SPARQL University Query Tasks

Overview

This skill provides guidance for writing SPARQL queries against RDF/Turtle datasets, with emphasis on ensuring complete data analysis, proper query construction, and thorough verification.

Workflow

Step 1: Complete Data Acquisition

Before writing any query, ensure complete visibility of the source data.

Critical actions:

Read the entire Turtle (.ttl) or RDF file without truncation
If data appears truncated, request additional content or use pagination
Count distinct entities to verify data completeness
Document all entity types, predicates, and relationships observed

Verification checkpoint: Confirm the number of distinct entities matches expectations before proceeding.
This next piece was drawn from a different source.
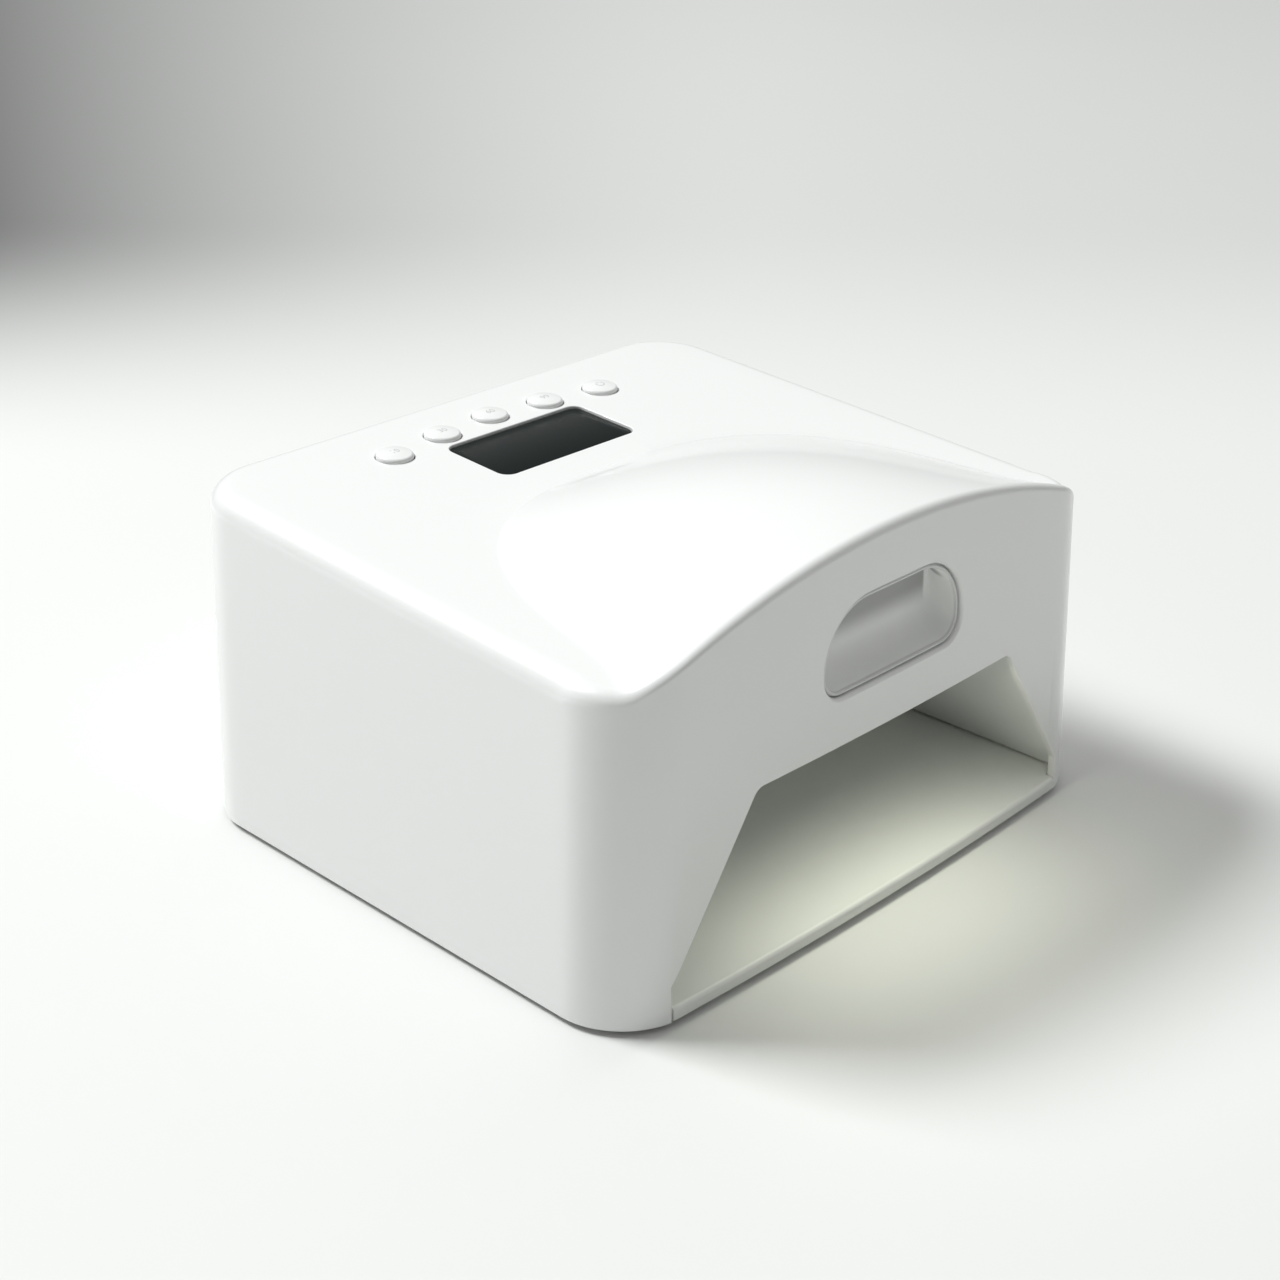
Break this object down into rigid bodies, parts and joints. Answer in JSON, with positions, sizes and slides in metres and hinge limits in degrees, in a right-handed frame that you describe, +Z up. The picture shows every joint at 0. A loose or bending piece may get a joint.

Step 2: Schema Understanding

Map out the data structure before query construction.

Key elements to identify:

All entity types (classes) in the dataset
All predicates/properties used
Relationships between entities (e.g., professor → department → students)
Data types for literals (strings, dates, integers)
Naming conventions and value formats

Common patterns in academic data:

Roles/titles often use specific prefixes (e.g., "Professor of", "Associate Professor")
Dates may require comparison logic for "current" status
Geographic codes may use ISO standards (country codes)
Enrollment may span multiple departments

Step 3: Criteria Decomposition

Break down filtering requirements into discrete, testable conditions.

For each criterion:

Identify the exact predicate path to the relevant data
Determine the comparison type (equality, prefix match, membership, numeric)
Consider edge cases in the criterion interpretation
Test each criterion independently before combining

Example decomposition:

"Full professors" → Filter where role starts with specific prefix
"Working in EU countries" → Filter country codes against EU membership list
"Departments with >10 students" → Count students per department, apply threshold

Step 4: Query Construction

Build the query incrementally with validation at each stage.

Construction sequence:

Start with the most restrictive filter to reduce result set
Add one filter at a time, verifying intermediate results
Include all necessary SELECT variables
Add aggregation (GROUP BY, GROUP_CONCAT) last

Syntax validation:

Verify all prefixes are declared
Ensure FILTER expressions are properly closed
Check string comparisons use correct functions (STRSTARTS, CONTAINS, regex)
Confirm numeric comparisons handle data types correctly

Output format considerations:

Determine if results need aggregation (e.g., concatenating multiple values)
Specify sort order and separators for concatenated values
Distinguish between filtering criteria and output requirements (e.g., filter by EU countries but output ALL countries)

Step 5: Verification Strategy

Test the query against known expectations.

Verification methods:

Run the query and examine raw output
Manually trace through data for at least 2-3 entities to verify correctness
Check for both inclusion (expected entities present) AND exclusion (unexpected entities absent)
Verify aggregated values by manual count

Cross-reference checklist:

Do the returned entities match manual analysis?
Are all expected entities present in results?
Are any unexpected entities incorrectly included?
Do aggregated counts/values match manual verification?

Common Pitfalls

Incomplete Data Reading

Problem: Working with truncated data leads to missing entities
Prevention: Always confirm complete file content; re-read if truncated

Query Truncation

Problem: Long queries may be incompletely written
Prevention: After writing, read back the query file to verify completeness

Criterion Misinterpretation

Problem: Confusing filter criteria with output requirements
Prevention: Distinguish between "filter BY X" vs "output X" - these may differ

Date/Time Edge Cases

Problem: Incorrect handling of boundary dates
Prevention: Clarify whether comparisons are inclusive or exclusive; test boundaries

Aggregation Errors

Problem: Missing GROUP BY clauses or incorrect GROUP_CONCAT usage
Prevention: Verify aggregation syntax matches the query structure

EU Country List

Problem: Incomplete or outdated list of EU member country codes
Prevention: Use comprehensive list: AT, BE, BG, HR, CY, CZ, DK, EE, FI, FR, DE, GR, HU, IE, IT, LV, LT, LU, MT, NL, PL, PT, RO, SK, SI, ES, SE

Cross-Entity Relationships

Problem: Miscounting entities across relationships (e.g., students in departments)
Prevention: Trace the full predicate path; verify join conditions

Testing Protocol

Syntax check: Ensure query parses without errors
Subset test: Run on a known subset of data with expected results
Full test: Run on complete dataset
Manual verification: Trace 2-3 results through source data
Boundary test: Check edge cases in filters (dates, counts, string matches)

Iteration Approach

If initial results do not match expectations:

Isolate which filter condition is causing discrepancies
Test each filter independently
Examine entities that should appear but don't (false negatives)
Examine entities that shouldn't appear but do (false positives)
Adjust filter logic based on findings
Re-verify after each adjustment

sparql-university